[begin Data excerpt]
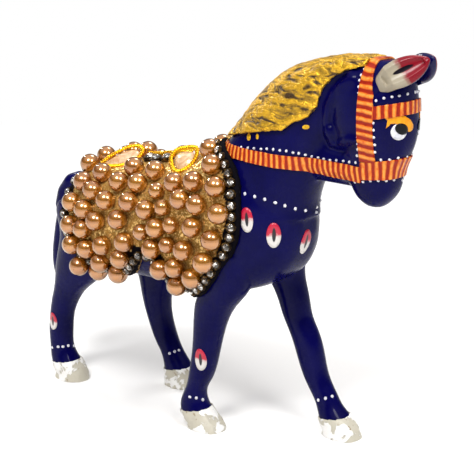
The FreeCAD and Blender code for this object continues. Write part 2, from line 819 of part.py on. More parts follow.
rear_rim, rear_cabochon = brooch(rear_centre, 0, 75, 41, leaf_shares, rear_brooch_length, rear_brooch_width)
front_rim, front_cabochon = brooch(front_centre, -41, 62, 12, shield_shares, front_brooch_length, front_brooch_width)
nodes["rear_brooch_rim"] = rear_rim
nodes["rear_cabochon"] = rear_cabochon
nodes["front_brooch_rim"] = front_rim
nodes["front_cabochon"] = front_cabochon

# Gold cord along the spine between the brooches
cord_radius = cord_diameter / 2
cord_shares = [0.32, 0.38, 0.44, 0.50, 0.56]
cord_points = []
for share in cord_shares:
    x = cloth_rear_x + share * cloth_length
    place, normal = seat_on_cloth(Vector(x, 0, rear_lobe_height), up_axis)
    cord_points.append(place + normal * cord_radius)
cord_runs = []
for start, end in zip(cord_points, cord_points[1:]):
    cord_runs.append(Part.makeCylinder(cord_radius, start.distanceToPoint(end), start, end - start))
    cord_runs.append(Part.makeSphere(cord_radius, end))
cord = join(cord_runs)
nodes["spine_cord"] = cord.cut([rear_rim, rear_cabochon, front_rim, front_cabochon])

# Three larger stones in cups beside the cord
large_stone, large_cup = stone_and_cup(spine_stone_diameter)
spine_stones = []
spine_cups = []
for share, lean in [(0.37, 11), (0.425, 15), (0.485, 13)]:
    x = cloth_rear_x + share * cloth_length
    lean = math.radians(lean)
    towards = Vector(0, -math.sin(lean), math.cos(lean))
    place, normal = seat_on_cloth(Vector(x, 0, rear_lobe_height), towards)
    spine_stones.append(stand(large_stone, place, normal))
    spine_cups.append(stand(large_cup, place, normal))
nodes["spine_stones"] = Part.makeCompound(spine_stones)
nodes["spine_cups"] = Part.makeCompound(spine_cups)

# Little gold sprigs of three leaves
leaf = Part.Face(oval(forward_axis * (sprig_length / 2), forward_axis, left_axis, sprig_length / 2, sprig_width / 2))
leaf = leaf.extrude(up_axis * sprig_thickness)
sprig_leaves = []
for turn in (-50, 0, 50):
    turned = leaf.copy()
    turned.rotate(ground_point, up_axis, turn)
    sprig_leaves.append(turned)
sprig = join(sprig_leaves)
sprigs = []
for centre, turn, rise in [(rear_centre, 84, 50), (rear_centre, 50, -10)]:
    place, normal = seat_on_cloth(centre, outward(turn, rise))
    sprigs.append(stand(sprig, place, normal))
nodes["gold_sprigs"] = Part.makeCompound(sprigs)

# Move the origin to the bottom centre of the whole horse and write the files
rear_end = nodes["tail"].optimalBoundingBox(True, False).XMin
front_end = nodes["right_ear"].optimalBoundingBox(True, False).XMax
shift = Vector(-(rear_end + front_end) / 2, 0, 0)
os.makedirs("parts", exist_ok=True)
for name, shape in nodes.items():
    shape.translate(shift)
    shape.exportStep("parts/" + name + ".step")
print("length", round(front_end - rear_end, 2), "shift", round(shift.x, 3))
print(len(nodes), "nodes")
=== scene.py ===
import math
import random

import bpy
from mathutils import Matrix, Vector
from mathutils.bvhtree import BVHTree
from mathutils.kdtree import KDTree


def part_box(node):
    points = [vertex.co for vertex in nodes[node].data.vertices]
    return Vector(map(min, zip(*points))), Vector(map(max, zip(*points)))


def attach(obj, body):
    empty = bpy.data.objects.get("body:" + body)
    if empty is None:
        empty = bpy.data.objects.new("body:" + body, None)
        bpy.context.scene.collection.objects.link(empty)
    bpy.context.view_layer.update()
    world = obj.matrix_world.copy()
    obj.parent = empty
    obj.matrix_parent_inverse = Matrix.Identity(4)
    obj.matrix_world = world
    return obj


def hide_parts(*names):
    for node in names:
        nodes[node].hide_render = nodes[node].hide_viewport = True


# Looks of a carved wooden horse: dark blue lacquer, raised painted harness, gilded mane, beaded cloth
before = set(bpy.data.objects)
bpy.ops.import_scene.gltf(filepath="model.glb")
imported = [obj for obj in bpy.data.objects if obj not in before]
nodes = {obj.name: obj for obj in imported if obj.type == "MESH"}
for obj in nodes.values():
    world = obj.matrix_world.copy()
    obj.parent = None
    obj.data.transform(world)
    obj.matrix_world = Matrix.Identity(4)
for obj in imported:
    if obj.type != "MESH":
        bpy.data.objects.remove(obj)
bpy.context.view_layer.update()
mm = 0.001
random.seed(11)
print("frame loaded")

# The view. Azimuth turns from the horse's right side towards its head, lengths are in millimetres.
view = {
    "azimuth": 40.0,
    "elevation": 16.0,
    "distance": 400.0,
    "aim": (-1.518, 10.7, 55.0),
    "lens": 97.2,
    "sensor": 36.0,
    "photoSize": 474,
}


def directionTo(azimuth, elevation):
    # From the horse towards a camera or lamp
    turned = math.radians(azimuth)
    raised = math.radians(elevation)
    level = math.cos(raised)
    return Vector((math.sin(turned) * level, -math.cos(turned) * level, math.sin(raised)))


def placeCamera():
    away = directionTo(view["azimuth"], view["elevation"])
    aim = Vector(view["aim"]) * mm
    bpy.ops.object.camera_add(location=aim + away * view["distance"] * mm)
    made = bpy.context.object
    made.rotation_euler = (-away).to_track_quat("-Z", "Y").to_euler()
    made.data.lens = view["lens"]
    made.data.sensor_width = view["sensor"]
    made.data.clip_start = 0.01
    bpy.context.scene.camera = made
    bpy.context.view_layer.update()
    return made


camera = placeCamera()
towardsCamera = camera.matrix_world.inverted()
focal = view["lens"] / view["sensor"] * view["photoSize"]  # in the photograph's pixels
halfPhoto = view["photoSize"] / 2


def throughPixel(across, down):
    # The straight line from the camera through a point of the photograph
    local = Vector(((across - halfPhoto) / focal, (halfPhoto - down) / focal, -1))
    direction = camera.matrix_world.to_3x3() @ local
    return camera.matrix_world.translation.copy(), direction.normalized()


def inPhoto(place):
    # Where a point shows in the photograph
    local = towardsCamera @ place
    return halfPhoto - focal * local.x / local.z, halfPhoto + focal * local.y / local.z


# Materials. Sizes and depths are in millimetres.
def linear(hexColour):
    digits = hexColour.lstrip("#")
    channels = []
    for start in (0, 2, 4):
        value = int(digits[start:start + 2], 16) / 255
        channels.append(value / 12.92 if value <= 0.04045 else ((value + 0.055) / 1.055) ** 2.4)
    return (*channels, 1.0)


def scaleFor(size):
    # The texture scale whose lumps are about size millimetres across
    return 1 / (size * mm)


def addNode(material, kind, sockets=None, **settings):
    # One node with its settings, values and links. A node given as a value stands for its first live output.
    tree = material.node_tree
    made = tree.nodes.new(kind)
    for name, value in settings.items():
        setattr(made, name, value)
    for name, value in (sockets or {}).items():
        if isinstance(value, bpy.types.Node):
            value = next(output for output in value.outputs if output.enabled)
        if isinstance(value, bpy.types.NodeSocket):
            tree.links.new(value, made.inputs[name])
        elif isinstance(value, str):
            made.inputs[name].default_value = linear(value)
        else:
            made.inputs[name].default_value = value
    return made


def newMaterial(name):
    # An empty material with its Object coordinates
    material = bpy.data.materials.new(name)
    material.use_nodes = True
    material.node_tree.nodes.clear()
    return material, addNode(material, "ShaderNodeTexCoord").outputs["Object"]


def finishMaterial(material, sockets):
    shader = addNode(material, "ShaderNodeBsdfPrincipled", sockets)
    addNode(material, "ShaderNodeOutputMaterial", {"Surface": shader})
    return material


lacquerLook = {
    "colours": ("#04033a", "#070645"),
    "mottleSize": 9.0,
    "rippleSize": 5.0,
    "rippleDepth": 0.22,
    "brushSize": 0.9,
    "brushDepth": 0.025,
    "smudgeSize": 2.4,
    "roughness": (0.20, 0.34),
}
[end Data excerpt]
* **Stated exercise**: Copy out only the lines running from the beginning of the data to the line with "rear_cabochon, front_rim, front_cabochon])", both ends included.

* **Task output**:
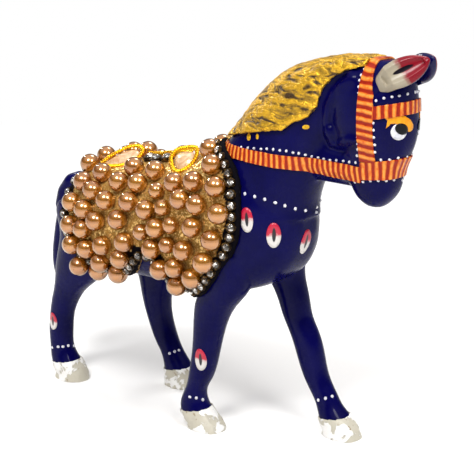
The FreeCAD and Blender code for this object continues. Write part 2, from line 819 of part.py on. More parts follow.
rear_rim, rear_cabochon = brooch(rear_centre, 0, 75, 41, leaf_shares, rear_brooch_length, rear_brooch_width)
front_rim, front_cabochon = brooch(front_centre, -41, 62, 12, shield_shares, front_brooch_length, front_brooch_width)
nodes["rear_brooch_rim"] = rear_rim
nodes["rear_cabochon"] = rear_cabochon
nodes["front_brooch_rim"] = front_rim
nodes["front_cabochon"] = front_cabochon

# Gold cord along the spine between the brooches
cord_radius = cord_diameter / 2
cord_shares = [0.32, 0.38, 0.44, 0.50, 0.56]
cord_points = []
for share in cord_shares:
    x = cloth_rear_x + share * cloth_length
    place, normal = seat_on_cloth(Vector(x, 0, rear_lobe_height), up_axis)
    cord_points.append(place + normal * cord_radius)
cord_runs = []
for start, end in zip(cord_points, cord_points[1:]):
    cord_runs.append(Part.makeCylinder(cord_radius, start.distanceToPoint(end), start, end - start))
    cord_runs.append(Part.makeSphere(cord_radius, end))
cord = join(cord_runs)
nodes["spine_cord"] = cord.cut([rear_rim, rear_cabochon, front_rim, front_cabochon])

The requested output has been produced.